The fact that China is facing an economic crisis is not news. The fact that it could be revising its one-child policy is certainly news, as the country confronts a rapidly ageing population and a work force that is shrinking in number and size by the day. There are, however, caveats to this rethink on part of the Chinese Communist Party. A second child will be permitted only if either the husband or the wife hails from a one-child family. This doesn’t seem to be particularly astonishing in the light of the fact that under the original policy, additional children were allowed in several cases, including twins, rural couples and ethnic minorities, and those couples who were both only children themselves.
The one-child policy has been the basis of China’s social policies since Deng Xiaoping embarked on a defining step to liberalise the Chinese economy in 1978. But the CPC has never been in a hurry to phase the policy out, preferring to relax it in times of dire economic straits. It followed the precedent in 2007 and in 2011, on a country-wide basis. Cities and provinces like Hainan and Shanghai have already implemented the plan. Recent statistics released by the China Development Research Foundation, however, paint a rather grim picture. In 2012, China had about 185 million people above the age of 60, with the number expected to surge to 221 million in 2015. The figures were inclusive of 51 million “empty nesters” – elderly people whose children no longer live with them.

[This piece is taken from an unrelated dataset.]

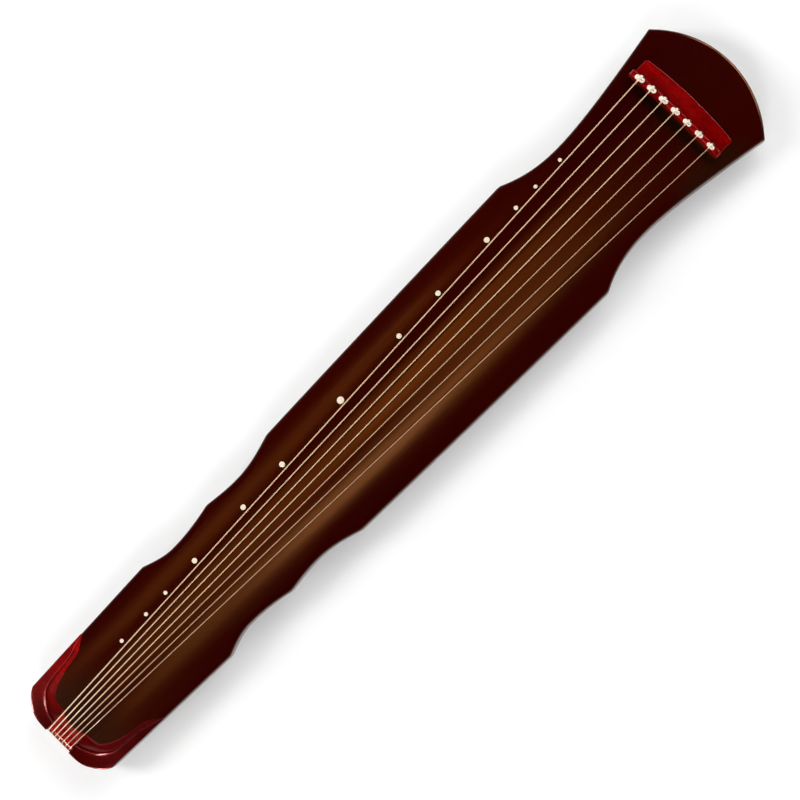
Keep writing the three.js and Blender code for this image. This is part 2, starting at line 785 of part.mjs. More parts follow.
function pegGeometry() {
  const profile = [
    [0, pegTop - pegBoreDepth],
    [pegBoreRadius, pegTop - pegBoreDepth],
    [pegBoreRadius, pegTop],
    [pegHeadRadius, pegTop],
    [pegHeadRadius, pegTop - pegHeadThickness],
    [pegNeckRadius, pegNeckTop],
    [pegNeckRadius, pegNeckBottom],
    [pegBodyRadius, pegNeckBottom - pegShoulder],
    [pegWaistRadius, pegBottom + pegWaistHeight],
    [pegFootRadius, pegBottom + pegFootHeight],
    [pegTipRadius, pegBottom],
    [0, pegBottom],
  ].map(([radius, z]) => new THREE.Vector2(radius, z));
  const turned = facingOut(bare(new THREE.LatheGeometry(profile, pegSides).rotateX(Math.PI / 2)));
  const holeReach = pegNeckRadius + overrun;
  const radius = cordDiameter / 2 + seatGap;
  const sideHole = new THREE.CylinderGeometry(radius, radius, holeReach, windingHoleSides);
  sideHole.rotateZ(Math.PI / 2).translate(holeReach / 2, 0, windingTop);
  return cut(turned, [sideHole]);
}

// Free end of a tuning cord: out of the peg's side hole and wound on its neck
const windingTurns = 2.5;
const windingSteps = 11;

function windingPoints() {
  const radius = (pegNeckRadius + seatGap + cordDiameter / 2) / Math.cos(Math.PI / windingSteps);
  const pitch = cordDiameter + turnGap;
  const inner = (pegBoreRadius + pegNeckRadius) / 2;
  const count = Math.round(windingTurns * windingSteps);
  const turns = Array.from({ length: count + 1 }, (_, k) => {
    const angle = (k / windingSteps) * Math.PI * 2;
    const z = windingTop - (pitch * k) / windingSteps;
    return new THREE.Vector3(radius * Math.cos(angle), radius * Math.sin(angle), z);
  });
  return [new THREE.Vector3(inner, 0, windingTop), ...turns];
}

// Strings: knot on the bridge, over the nut, down the tail, along the underside and round a foot
const farFootStrings = 4;
const footTurnSteps = 12;
const knotSpans = { first: 14.4, last: 11.4 };
const knotDepths = { first: 4.2, last: 3.2 };
const knotSetback = 4.2;
const neckLength = 3;

// The bow of a string's end knot, seen from above: shares of its half span and half depth, and of one level up
const knotShares = [
  [0, -0.3, 0], [0.32, 0.9, 0], [0.8, 0.85, 0.3], [1, 0, 0.55], [0.76, -0.8, 0.8], [0.34, -0.6, 1], [0, 0, 1],
  [-0.36, 0.75, 1], [-0.8, 0.85, 0.8], [-1, 0, 0.5], [-0.76, -0.85, 0.2], [-0.4, -0.5, 0.1],
];

function knotFrame(index) {
  const share = index / (stringCount - 1);
  const radius = stringDiameters[index] / 2;
  const between = ({ first, last }) => first + (last - first) * share;
  return {
    x: bridgeX + knotSetback,
    y: stringY(index, bridgeSpacing),
    halfSpan: between(knotSpans) / 2 - radius,
    halfDepth: between(knotDepths) / 2,
    level: 2 * radius + turnGap,
    radius,
  };
}

function knotPoints(index) {
  const { x, y, radius, halfSpan, halfDepth, level } = knotFrame(index);
  return knotShares.map(([across, along, up]) => {
    const pointY = y + across * halfSpan;
    const z = bridgeTopHeight(pointY) + seatGap + radius + up * level;
    return new THREE.Vector3(x + along * halfDepth, pointY, z);
  });
}

// As many half turns round the far foot as its waist holds, with a turn's room between strings
const farFootPitches = stringDiameters.slice(0, farFootStrings).reduce((sum, diameter) => sum + diameter + turnGap, 0);
const footTurns = Math.floor(2 * ((footWaistHigh - footWaistLow - seatGap) / farFootPitches - 1)) / 2;

// Height at which a string starts its winding on a foot, below the windings of the strings before it
function windingStart(index) {
  const onFar = index < farFootStrings;
  const before = stringDiameters.filter((_, other) => {
    return onFar ? other < index : other > index;
  });
  const taken = before.reduce((sum, diameter) => sum + (footTurns + 1) * (diameter + turnGap), 0);
  return footWaistHigh - seatGap - taken - stringDiameters[index] / 2;
}

function footWindingPoints(index) {
  const side = index < farFootStrings ? 1 : -1;
  const diameter = stringDiameters[index];
  const radius = (footWaistRadius + seatGap + diameter / 2) / Math.cos(Math.PI / footTurnSteps);
  const start = new THREE.Vector2(slotFaceX + lowerNutRadius, side * stringY(index, nutSpacing));
  const toFoot = new THREE.Vector2(footX, footSpread / 2).sub(start);
  const heading = toFoot.angle() - Math.asin(radius / toFoot.length());
  const height = windingStart(index);
  const count = Math.round(footTurns * footTurnSteps);
  return Array.from({ length: count + 1 }, (_, k) => {
    const turned = k / footTurnSteps;
    const angle = heading - Math.PI / 2 + turned * Math.PI * 2;
    const y = footSpread / 2 + radius * Math.sin(angle);
    return new THREE.Vector3(footX + radius * Math.cos(angle), side * y, height - turned * (diameter + turnGap));
  });
}

function stringPoints(index) {
  const radius = stringDiameters[index] / 2;
  const clear = seatGap + radius;
  const nutY = stringY(index, nutSpacing);
  const under = bendPoints(
    slotFaceX + lowerNutRadius, lowerNutBottom + lowerNutRadius, lowerNutRadius + clear,
    Math.PI * 1.5, Math.PI, nutY,
  );
  const over = bendPoints(
    nutCrestX, nutTopHeight(nutY) - nutRadius, nutRadius + clear,
    Math.PI, Math.PI / 2, nutY,
  );
  const knot = knotPoints(index);
  const neck = knot[0].clone();
  neck.x -= neckLength;
  return [...footWindingPoints(index).reverse(), ...under, ...over, neck, ...knot];
}

// Tuning cord: a loop over the knot, both legs going down the hole into the peg
const cordEndHeight = pegTop - pegBoreDepth + seatGap + cordDiameter;
const cordRiseShares = { back: 0.45, shoulder: 0.5 };
const loopSteps = 4;

function tuningCordPoints(index) {
  const { x, y, radius, halfDepth, level } = knotFrame(index);
  const clear = seatGap + cordDiameter / 2;
  const bridgeTop = bridgeTopHeight(y);
  const dewTop = surfaceHeight(holeX, y) + dewHeight;
  const overKnot = bridgeTop + seatGap + 2 * radius + level + clear;
  const overNeck = bridgeTop + seatGap + 2 * radius + clear;
  const frontX = x - halfDepth - clear;
  const leg = [
    [holeX, cordEndHeight],
    [holeX, dewTop + cordDiameter],
    [bridgeBackX + clear * 2, dewTop + (bridgeTop - dewTop) * (1 - cordRiseShares.back * cordRiseShares.shoulder)],
    [bridgeBackX + clear, bridgeTop + clear],
    [x + halfDepth, overKnot],
    [x - halfDepth * cordRiseShares.shoulder, overKnot],
    [frontX, overNeck + (overKnot - overNeck) * cordRiseShares.shoulder],
  ];
  const tilted = (px, across, pz) => {
    const lift = pz > dewTop + cordDiameter ? bridgeTopHeight(y + across) - bridgeTop : 0;
    return new THREE.Vector3(px, y + across, pz + lift);
  };
  const loop = Array.from({ length: loopSteps + 1 }, (_, k) => {
    const angle = (k / loopSteps) * Math.PI;
    const loopX = frontX - cordLegOffset * (1 + Math.sin(angle));
    return tilted(loopX, cordLegOffset * Math.cos(angle), overNeck);
  });
  const near = leg.map(([px, pz]) => tilted(px, cordLegOffset, pz));
  const far = leg.map(([px, pz]) => tilted(px, -cordLegOffset, pz)).reverse();
  return [...near, ...loop, ...far];
}

// Peg guards: curved hardwood plates at both ends of the peg pool, which carry the head
const guardTopLength = 64;
const guardFootLength = 46;
const guardThickness = 12;
const guardSetback = 6.1;
const guardRound = 3;
const guardWaistShares = { run: 0.35, drop: 0.6 };
const guardSegments = 4;

function pegGuardGeometry() {
  const top = guardTopLength / 2;
  const foot = guardFootLength / 2;
  const lean = (top - foot) * guardWaistShares.run;
  const drop = feetHeight * guardWaistShares.drop;
  const shape = new THREE.Shape();
  shape.moveTo(-top, feetHeight);
  shape.bezierCurveTo(-top + lean, drop, -foot - lean, drop, -foot, guardRound);
  shape.lineTo(guardRound - foot, 0);
  shape.lineTo(foot - guardRound, 0);
  shape.lineTo(foot, guardRound);
  shape.bezierCurveTo(foot + lean, drop, top - lean, drop, top, feetHeight);
  return acrossBody(shape, guardThickness, guardSegments);
}

// Soundposts between the bottom board and the roof
const roundPost = { alongShare: 0.714, radius: 9 };
const squarePost = { alongShare: 0.418, width: 18 };
const postSides = 16;

// The middle facet of the cavity's roof, which is flat across and holds the posts
function postTop(x) {
  const facet = (halfWidthAt(x) - wallThickness) / cavityDivisions;
  return surfaceHeight(x, facet) - roofThickness - seatGap;
}

function roundPostGeometry() {
  const x = alongX(roundPost.alongShare);
  const top = postTop(x);
  return uprightRod(roundPost.radius, seamHeight, top, postSides).translate(x, 0, 0);
}

function squarePostGeometry() {
  const x = alongX(squarePost.alongShare);
  const half = squarePost.width / 2;
  const top = postTop(x);
  return blockBetween(new THREE.Vector3(x - half, -half, seamHeight), new THREE.Vector3(x + half, half, top));
}

// Finishes
const finishes = {
  lacquer: { color: 0x34060a, roughness: 0.22, metalness: 0 },
  redwood: { color: 0x9e0a10, roughness: 0.28, metalness: 0 },
  darkwood: { color: 0x4a1010, roughness: 0.35, metalness: 0 },
  spruce: { color: 0xc8a878, roughness: 0.8, metalness: 0 },
  shell: { color: 0xf6efe0, roughness: 0.3, metalness: 0 },
  silk: { color: 0xf7e6c8, roughness: 0.55, metalness: 0 },
  tuningSilk: { color: 0x54301a, roughness: 0.8, metalness: 0 },
};

const guqin = new THREE.Group();

function addPiece(parent, name, geometry, finish) {
  const mesh = new THREE.Mesh(geometry, new THREE.MeshStandardMaterial(finishes[finish]));
  mesh.name = name;
  parent.add(mesh);
  return mesh;
}

addPiece(guqin, 'top_board', topBoardGeometry(), 'lacquer');
addPiece(guqin, 'bottom_board', bottomBoardGeometry(), 'lacquer');
addPiece(guqin, 'bridge', bridgeGeometry(), 'redwood');
addPiece(guqin, 'dew_collector', dewCollectorGeometry(), 'redwood');
addPiece(guqin, 'peg_plate', pegPlateGeometry(), 'darkwood');
addPiece(guqin, 'tail_nut', nutGeometry(0), 'redwood');
addPiece(guqin, 'lower_nut', lowerNutGeometry(), 'redwood');
addPiece(guqin, 'tail_crown_far', crownGeometry(1, 0), 'redwood');
addPiece(guqin, 'tail_crown_near', crownGeometry(-1, 0), 'redwood');
addPiece(guqin, 'round_soundpost', roundPostGeometry(), 'spruce');
addPiece(guqin, 'square_soundpost', squarePostGeometry(), 'spruce');

markerShares.forEach((_, index) => {
  addPiece(guqin, `marker_${index + 1}`, markerGeometry(index, 0), 'shell');
});

[['far', 1], ['near', -1]].forEach(([name, side]) => {
  const foot = addPiece(guqin, `goose_foot_${name}`, gooseFootGeometry(), 'darkwood');
  foot.position.set(footX, (side * footSpread) / 2, 0);
  const slope = Math.atan2(
    halfWidthAt(holeX + guardFootLength / 2) - halfWidthAt(holeX - guardFootLength / 2), guardFootLength,
  );
  const guard = addPiece(guqin, `peg_guard_${name}`, pegGuardGeometry(), 'darkwood');
  guard.position.set(holeX, side * (poolLength / 2 + guardSetback + guardThickness / 2), 0);
  guard.rotation.z = side * slope;
});

stringDiameters.forEach((diameter, index) => {
  const number = index + 1;
  addPiece(guqin, `string_${number}`, tube(stringPoints(index), diameter), 'silk');
  addPiece(guqin, `tuning_cord_${number}`, tube(tuningCordPoints(index), cordDiameter), 'tuningSilk');
  const turning = new THREE.Group();
  turning.position.set(holeX, stringY(index, bridgeSpacing), 0);
  guqin.add(turning);
  addPiece(turning, `tuning_peg_${number}`, pegGeometry(), 'darkwood');
  addPiece(turning, `cord_winding_${number}`, tube(windingPoints(), cordDiameter), 'tuningSilk');
  printLeastGap(`string_${number} on its foot`, footWindingPoints(index), diameter);
  printLeastGap(`string_${number} in its knot`, stringPoints(index).slice(-knotShares.length - 1), diameter);
  printLeastGap(`tuning_cord_${number}`, tuningCordPoints(index), cordDiameter);
});
printLeastGap('each cord winding', windingPoints(), cordDiameter);

export default guqin;
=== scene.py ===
import math

import bpy
import numpy as np
from mathutils import Matrix, Vector


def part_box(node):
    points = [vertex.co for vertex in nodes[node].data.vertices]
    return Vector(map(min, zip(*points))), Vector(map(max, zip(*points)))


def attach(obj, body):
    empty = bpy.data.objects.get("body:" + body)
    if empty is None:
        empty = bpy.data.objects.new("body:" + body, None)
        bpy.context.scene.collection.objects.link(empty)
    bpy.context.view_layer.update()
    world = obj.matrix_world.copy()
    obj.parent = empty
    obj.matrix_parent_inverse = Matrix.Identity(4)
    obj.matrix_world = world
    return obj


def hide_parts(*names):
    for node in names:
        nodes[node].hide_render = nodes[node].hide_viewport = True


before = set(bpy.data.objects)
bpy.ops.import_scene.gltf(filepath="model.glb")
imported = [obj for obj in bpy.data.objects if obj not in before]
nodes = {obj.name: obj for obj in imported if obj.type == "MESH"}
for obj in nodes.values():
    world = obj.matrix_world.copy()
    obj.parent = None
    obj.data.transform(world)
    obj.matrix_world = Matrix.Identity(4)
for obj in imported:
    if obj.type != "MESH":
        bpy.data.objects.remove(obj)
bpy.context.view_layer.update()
bpy.context.scene.view_settings.view_transform = "Standard"
mm = 0.001
print("frame: loaded", len(nodes), "pieces")

# Small helpers for selecting, shaping and finishing a piece

def inMm(corners):
    # the two corners of a box, in mm
    return [np.array(corner) / mm for corner in corners]


def middleOf(corners):
    return sum(inMm(corners)) / 2


def selectOnly(piece):
    bpy.ops.object.select_all(action="DESELECT")
    piece.select_set(True)
    bpy.context.view_layer.objects.active = piece


def addShape(addPrimitive, **settings):
    bpy.ops.object.select_all(action="DESELECT")
    addPrimitive(**settings)
    return bpy.context.object


def editAll(piece, mode="EDGE"):
    selectOnly(piece)
    bpy.ops.object.mode_set(mode="EDIT")
    bpy.ops.mesh.select_mode(type=mode)
    bpy.ops.mesh.select_all(action="SELECT")


def turnFacesOut():
    # the last step of an edit
    bpy.ops.mesh.select_all(action="SELECT")
    bpy.ops.mesh.normals_make_consistent(inside=False)
    bpy.ops.object.mode_set(mode="OBJECT")


def pointsOf(piece):
    points = np.empty(len(piece.data.vertices) * 3)
    piece.data.vertices.foreach_get("co", points)
    return points.reshape(-1, 3)


def movePoints(piece, points):
    piece.data.vertices.foreach_set("co", np.ascontiguousarray(points, dtype=float).ravel())
    piece.data.update()


def layGrid(name, rows):
    # a grid primitive whose points are moved onto the given rows of points, in mm
    rows = np.asarray(rows, dtype=float)
    down, across = rows.shape[:2]
    piece = addShape(bpy.ops.mesh.primitive_grid_add, x_subdivisions=across - 1,
                     y_subdivisions=down - 1, size=1)
    piece.name = name
    movePoints(piece, rows.reshape(-1, 3) * mm)
    return piece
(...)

Further loosening of the policy controls is widely anticipated as China’s labour force reaches a saturation point. Indeed, a study done by the Allianz Demographic Pulse says that the turning point for the Chinese labour market will be reached in 2013 itself. Separate studies have also blamed the policy for worsening the gender divide in the country. National Bureau of Statistics estimates, for example, that Chinese men of marriageable age will outnumber women of the same age by 24 million.
Resentment and anger over the one-child policy has been simmering just below the surface. In July, a man killed two one-child policy officials and injured several others in the city of Dongxing for refusing to register his fourth child. A poll by the Southern Metropolis Daily put the number of Chinese wanting to have a second child as half of mainland China – in total, 56 percent of the 1400 people polled. Another 28 percent said that while they would like to have a second child, economic and financial difficulties prevented them from doing so.
China’s one-child Policy does not exist in isolation. It is tied in with a number of other socio-economic factors, such as the correlation between female education and female fertility. On the whole, the demographic patterns that the country is seeing are on a par with many other developing countries such as Thailand and Turkey, which are exhibiting the same patterns. Chinese policy-makers have their work cut out in order to put in place a sustainable social system to rein in the ageing demographic.
China’s population is projected to increase around 1.4 billion by 202o before declining rapidly.
Analysts say the planned easing of the one-child policy is part of the larger strategy of economic reforms pursued by the new leadership of President Xi Jinping and Premier Li Keqiang. The new dispensation is Beijing is pushing for a radical reorientation of China’s growth model from an export-driven economy to domestic consumption-fuelled growth. The increase in population, resulting from the speculated relaxation of the one-child policy, could help in achieving the consumption-driven growth model.